The new kings are more about entrapment of the work force and customers into continual enslavement than development. The new kings move work to where they can most exploit (colonization). The new kings, and their thinking, have led the supposedly developed nations to a standstill where the developed ones are to buy only (from whence the means? unfathomable debt?) and to sit idly while savings diminish (thanks, Big Ben, saver sacker that you are) to nothing (oh, wait, we could go beyond zero to a negative interest).
We can be thankful that there are people who work on the issues related to economic development, yet the underlying threat is that the main effect will be more resources who can then be seen as fodder for those who are wont to exploit.
07/25/2015 -- We're about six weeks after the June look back at 800 years ago (Magna Carta). Too, though, poster boys have popped out of the woodwork, including Zweig.
07/31/2013 -- Ben cannot unwind or taper down; he has too many Doves. We'll have to get back to the king thing (yes, the divine rights of the CEO) and dampening of these types by a new outlook (Magna-Carta'ísh).

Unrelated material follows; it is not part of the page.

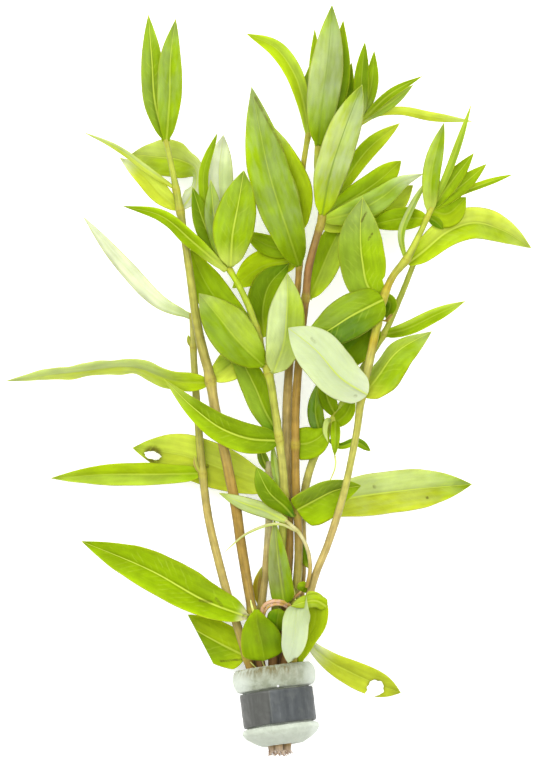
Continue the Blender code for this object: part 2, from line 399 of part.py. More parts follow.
def leaf_rings(leaf, at):
    """Rings of four points about the rib: left rim, underside, right rim and upper side."""
    middle = spline(leaf.rib, at)
    _, right, up = directions(leaf.rib, at)
    roll = np.radians(middle[:, 3:4])
    side = np.cos(roll) * right + np.sin(roll) * up
    face = np.cos(roll) * up - np.sin(roll) * right
    half = half_width(leaf, at)[:, None]
    rise = half * math.sin(math.radians(leaf.fold)) * face
    reach = half * math.cos(math.radians(leaf.fold)) * side
    thick = (LEAF_THICKNESS + (TIP_THICKNESS - LEAF_THICKNESS) * at)[:, None] / 2
    centre = middle[:, :3]
    rings = [centre - reach + rise, centre - thick * face, centre + reach + rise, centre + thick * face]
    return np.stack(rings, axis=1)


def clear_start(leaf):
    """How far along its rib a leaf begins, so that it keeps its gap to the stem it grows from."""
    stem = spline(STEMS[leaf.stem], np.linspace(0, 1, STEM_SAMPLES))
    tries = np.linspace(0, FOOT_REACH, FOOT_TRIES)
    rings = leaf_rings(leaf, tries)
    away = np.linalg.norm(rings[:, :, None] - stem[None, None, :, :3], axis=3) - stem[:, 3]
    near = np.nonzero(away.min(axis=(1, 2)) < LEAF_GAP)[0]
    return tries[min(near[-1] + 1, len(tries) - 1)] if len(near) else 0.0


def new_object(name, bm):
    """An object of the mesh, with faces pointing out and sizes in metres."""
    bmesh.ops.recalc_face_normals(bm, faces=bm.faces)
    bmesh.ops.scale(bm, vec=(MM, MM, MM), verts=bm.verts)
    mesh = bpy.data.meshes.new(name)
    bm.to_mesh(mesh)
    bm.free()
    shape = bpy.data.objects.new(name, mesh)
    bpy.context.scene.collection.objects.link(shape)
    return shape


def loft(name, rings, tip=None):
    """A closed body over rings of equal counts, with flat ends or a pointed one."""
    bm = bmesh.new()
    loops = [[bm.verts.new(point) for point in ring] for ring in rings]
    sides = len(loops[0])
    for lower, upper in zip(loops, loops[1:]):
        for i in range(sides):
            j = (i + 1) % sides
            bm.faces.new((lower[i], lower[j], upper[j], upper[i]))
    bm.faces.new(loops[0])
    if tip is None:
        bm.faces.new(loops[-1])
    else:
        point = bm.verts.new(tip)
        for i in range(sides):
            bm.faces.new((loops[-1][i], loops[-1][(i + 1) % sides], point))
    bmesh.ops.triangulate(bm, faces=[face for face in bm.faces if len(face.verts) > 3])
    return new_object(name, bm)


def combine(body, other, operation):
    """Join a second object to the first, or cut it out, and remove the second."""
    modifier = body.modifiers.new(operation, "BOOLEAN")
    modifier.operation = operation
    modifier.object = other
    graph = bpy.context.evaluated_depsgraph_get()
    result = bpy.data.meshes.new_from_object(body.evaluated_get(graph))
    body.modifiers.clear()
    old = body.data
    body.data = result
    bpy.data.meshes.remove(old)
    result.name = body.name
    bpy.data.meshes.remove(other.data)


def blade(name, leaf, stations, start=0.0):
    """A leaf's thin closed body, from a fraction of the way along its rib to its tip."""
    at = start + (1 - start) * np.arange(stations) / stations
    return loft(name, leaf_rings(leaf, at), spline(leaf.rib, 1.0)[0, :3])


def prism(ring):
    """An upright cutter through every blade, over a ring of x and y."""
    ring = np.column_stack([ring, np.zeros(len(ring))])
    return loft("cutter", [ring + [0, 0, CUTTER_BOTTOM], ring + [0, 0, CUTTER_TOP]])


def oval(x, y, first, second, turn):
    """Points round an oval with two radii, the first of them turned from +X."""
    angles = np.arange(BITE_SIDES) * math.tau / BITE_SIDES
    turn = math.radians(turn)
    across, along = first * np.cos(angles), second * np.sin(angles)
    return np.stack([
        x + across * math.cos(turn) - along * math.sin(turn),
        y + across * math.sin(turn) + along * math.cos(turn),
    ], axis=1)


def collar_point(along, across, up):
    """A point given along the collar's axis, across it and above it."""
    turn = math.radians(COLLAR_TURN)
    return np.array([
        across * math.cos(turn) - along * math.sin(turn),
        across * math.sin(turn) + along * math.cos(turn) + COLLAR_SKEW * up,
        AXIS_HEIGHT + up,
    ])


def make_foam():
    """A roll of soft foam, waisted by the strip and flattened where it lies, round an oval bore."""
    bm = bmesh.new()
    angles = np.arange(COLLAR_SIDES) * math.tau / COLLAR_SIDES
    loops = []
    for along, radius in FOAM_OUTSIDE:
        under_strip = radius < STRIP_RADIUS - STRIP_THICKNESS and abs(along) < STRIP_WIDTH
        floor = STRIP_THICKNESS + GAP + FOAM_FLOOR if under_strip else FOAM_FLOOR
        ring = [collar_point(along, radius * math.cos(a), radius * math.sin(a)) for a in angles]
        loops.append([bm.verts.new((x, y, max(z, floor))) for x, y, z in ring])
    for along, half, height, lift in reversed(FOAM_BORE):
        ring = [collar_point(along, half * math.cos(a), lift + height * math.sin(a)) for a in angles]
        loops.append([bm.verts.new(point) for point in ring])
    for lower, upper in zip(loops, loops[1:] + loops[:1]):
        for i in range(COLLAR_SIDES):
            j = (i + 1) % COLLAR_SIDES
            bm.faces.new((lower[i], lower[j], upper[j], upper[i]))
    bmesh.ops.triangulate(bm, faces=bm.faces)
    return new_object("foam_wrap", bm)


def make_strip():
    """A flat lead strip wound once round the foam, whose outer end laps over the inner one."""
    turns = math.radians(360 + STRIP_OVERLAP)
    lap = math.radians(STRIP_OVERLAP)
    rings = []
    for angle in np.linspace(0, turns, STRIP_STATIONS):
        outward = max(0.0, (angle - math.tau + lap) / lap)
        lift = (STRIP_THICKNESS + GAP) * min(1.0, outward)
        heading = angle + math.radians(STRIP_START)
        corners = []
        for radius, edge in ((STRIP_RADIUS, -0.5), (STRIP_RADIUS, 0.5),
                             (STRIP_RADIUS - STRIP_THICKNESS, 0.5), (STRIP_RADIUS - STRIP_THICKNESS, -0.5)):
            reach = radius + lift
            x, y, z = collar_point(edge * STRIP_WIDTH, reach * math.cos(heading), reach * math.sin(heading))
            floor = 0.0 if radius == STRIP_RADIUS else STRIP_THICKNESS
            corners.append((x, y, max(z, floor)))
        rings.append(corners)
    return loft("lead_strip", rings)


def make_stem(name):
    """A tapered eight-sided stalk with its small leaves joined to it."""
    route = STEMS[name]
    at = np.linspace(0, 1, len(route) + STEM_EXTRA_RINGS)
    middle = spline(route, at)
    _, right, up = directions(route, at)
    rings = []
    for i in range(STEM_SIDES):
        angle = i * math.tau / STEM_SIDES
        rings.append(middle[:, :3] + middle[:, 3:4] * (math.cos(angle) * right + math.sin(angle) * up))
    stalk = loft(name, np.stack(rings, axis=1))
    for twig in TWIGS.get(name, []):
        combine(stalk, blade("twig", twig, TWIG_STATIONS), "UNION")
    return stalk


def make_leaf(name):
    """A leaf of its own, just clear of its stem, without what has been eaten or broken off."""
    leaf = LEAVES[name]
    stations = max(LEAF_STATIONS, STATIONS_A_POINT * len(leaf.rib))
    shape = blade(name, leaf, stations, clear_start(leaf))
    for hole in BITES.get(name, []):
        combine(shape, prism(oval(*hole)), "DIFFERENCE")
    if name in BREAKS:
        combine(shape, prism(BREAKS[name]), "DIFFERENCE")
    return shape


def make_material(name, finish):
    """The piece's own material, in one of the finishes."""
    colour, roughness, metallic = FINISHES[finish]
    material = bpy.data.materials.new(name + " " + finish)
    material.use_nodes = True
    shader = material.node_tree.nodes["Principled BSDF"]
    shader.inputs["Base Color"].default_value = (*colour, 1.0)
    shader.inputs["Roughness"].default_value = roughness
    shader.inputs["Metallic"].default_value = metallic
    material.diffuse_color = (*colour, 1.0)
    return material


def settle(piece, finish, base, bunch):
    """Give a piece its material, round shading and parent, and its origin at its base."""
    base = np.array(base) * MM
    mesh = piece.data
    for vertex in mesh.vertices:
        vertex.co = [here - there for here, there in zip(vertex.co, base)]
    piece.location = base
    piece.parent = bunch
    mesh.materials.clear()
    mesh.materials.append(make_material(piece.name, finish))
    mesh.shade_smooth()
    mesh.set_sharp_from_angle(angle=math.radians(SMOOTH_BELOW))


def leaf_finish(name):
    """Which of the leaf finishes a leaf has."""
    if name in PALE_LEAVES:
        return "pale leaf"
    return "dark leaf" if name in DARK_LEAVES else "green leaf"


def main():
    """Make every piece of the bunch."""
    for old in list(bpy.data.objects):
        bpy.data.objects.remove(old)
    bunch = bpy.data.objects.new("bunch", None)
    bpy.context.scene.collection.objects.link(bunch)
    settle(make_foam(), "foam", (0, 0, AXIS_HEIGHT), bunch)
    settle(make_strip(), "lead", (0, 0, AXIS_HEIGHT), bunch)
    for name, route in STEMS.items():
        finish = "green stem" if name in GREEN_STEMS else "brown stem"
        settle(make_stem(name), finish, route[0][:3], bunch)
    for name, leaf in LEAVES.items():
        settle(make_leaf(name), leaf_finish(name), leaf.rib[0][:3], bunch)


if __name__ == "__main__":
    main()
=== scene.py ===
"""A bunch of nesaea lying on its side: the leaves, stems, foam wrap and lead strip in full finish.

Each kind of piece is a class that holds its sizes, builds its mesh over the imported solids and
dresses it. Lengths are millimetres and angles degrees until a mesh is made of them in metres.
+Y runs from the cut ends to the leaf tips, +X to the right and +Z up off the surface.
"""

import logging
import math
from dataclasses import dataclass, field
from enum import Enum
from functools import reduce
from typing import NamedTuple

import bmesh
import bpy
import numpy as np
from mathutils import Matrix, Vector, noise
from mathutils.kdtree import KDTree


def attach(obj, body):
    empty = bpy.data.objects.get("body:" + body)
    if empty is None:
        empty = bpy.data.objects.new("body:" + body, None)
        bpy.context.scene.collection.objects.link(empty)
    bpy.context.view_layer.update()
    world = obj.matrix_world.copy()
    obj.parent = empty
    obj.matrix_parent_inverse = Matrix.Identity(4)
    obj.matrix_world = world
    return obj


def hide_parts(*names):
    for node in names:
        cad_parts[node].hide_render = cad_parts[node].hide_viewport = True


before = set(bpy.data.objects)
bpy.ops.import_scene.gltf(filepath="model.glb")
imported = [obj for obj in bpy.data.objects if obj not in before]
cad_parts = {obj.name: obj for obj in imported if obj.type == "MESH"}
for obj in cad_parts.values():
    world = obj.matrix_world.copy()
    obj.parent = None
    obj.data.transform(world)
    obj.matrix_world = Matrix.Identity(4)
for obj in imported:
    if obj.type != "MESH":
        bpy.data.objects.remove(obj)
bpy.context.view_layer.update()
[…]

03/25/2013 -- The Atlantic had an article about King Abdullah II. Now, he is an example of a doer, from several angles. What I liked when I read it was that while being educated in Massachusetts, he bussed tables. What that means for those who don't know is clean up dirty dishes and such. When I, as a young man, was in the US Army, we had still had KP duty which included such types of things. Another task that ought to be tried once by everyone: cleaning the grease pit.
01/13/2012 -- We'll go more into why the need for the Magna Charta, this year.
05/09/2011 -- This needs to be look at in terms of doers.
01/03/2011 -- Ah yes, now there are demands. The question remains: what growth other than the pockets of these types?
08/21/2010 -- The new kings are not 'royal' by any means; they're mainly takers (exploiters) extra-ordinaire. We need a Magna Carta, for business (local and global) in which rights of the workers (how else a consumer economy?), and more, are addressed. What would this look like?
07/27/2010 -- The Boston Globe had an interesting op-ed, recently, about these types. Of course, there are several types of best and brightest, including the quants. We'll need to address this topic again using what we know of the new kings. Ah, such confidence when underdetermination reigns.
07/21/2010 -- That we let systems run wild says a lot about us. That economics requires systems means that issues of control, truth, and related are of utmost interest to any attempt at founding a better basis. We'll get there, folks, by taming several speculative thrusts that were emboldened by theory, game and otherwise.
07/21/2010 -- Kings of the past had the peerage, in societies that allowed such. Some of these new kings do not have such, with ineffective Boards in some cases. Of interest to this work will be a new look at what roles the peerage had in the US and what this might mean to an improved economic basis.
07/10/2010 -- The machines rule (actually systems going wild). Perhaps, we'll learn from the China experiment.
07/06/2010 -- The real Founders are turning over in their graves.
07/02/2010 -- There are real kings.
06/17/2010 -- Need to collect discussions on development. Trickle down says that letting the big guys grow lifts the waters (hah!). More like the fat arses displace (and, perhaps, squash). What is needed is sustainability (even DAVOS talked this in 2010) that allows the most to reach some sort of potential (unlike the current in which about all is held by the few whilst the rest (most) hold nickles and dimes) .
06/16/2010 --In the past, we had only one king per geographic locale, with numerous henchmen (plus the bullies, would-be kings, that they are). Now, we have a growing set of kings (how many royal arses can we all kiss?) of this ephemeral type (that is, not kings to us in our daily lives, yet they have more than a delusion - just count the benes - boundless inflows of bucks and more). These kings reign in a realm that encompasses an increasingly enervated workforce (which appears to them to be infinite given colonization). Again, the questions arises: whence the means to found a proper economy which does have a large component in the equation, called the consumer? Somehow, we need to get these new kings roped in.
Is the answer a computational framework that replaces these hunks of idiocy with something that we can all appreciate? CEO apps?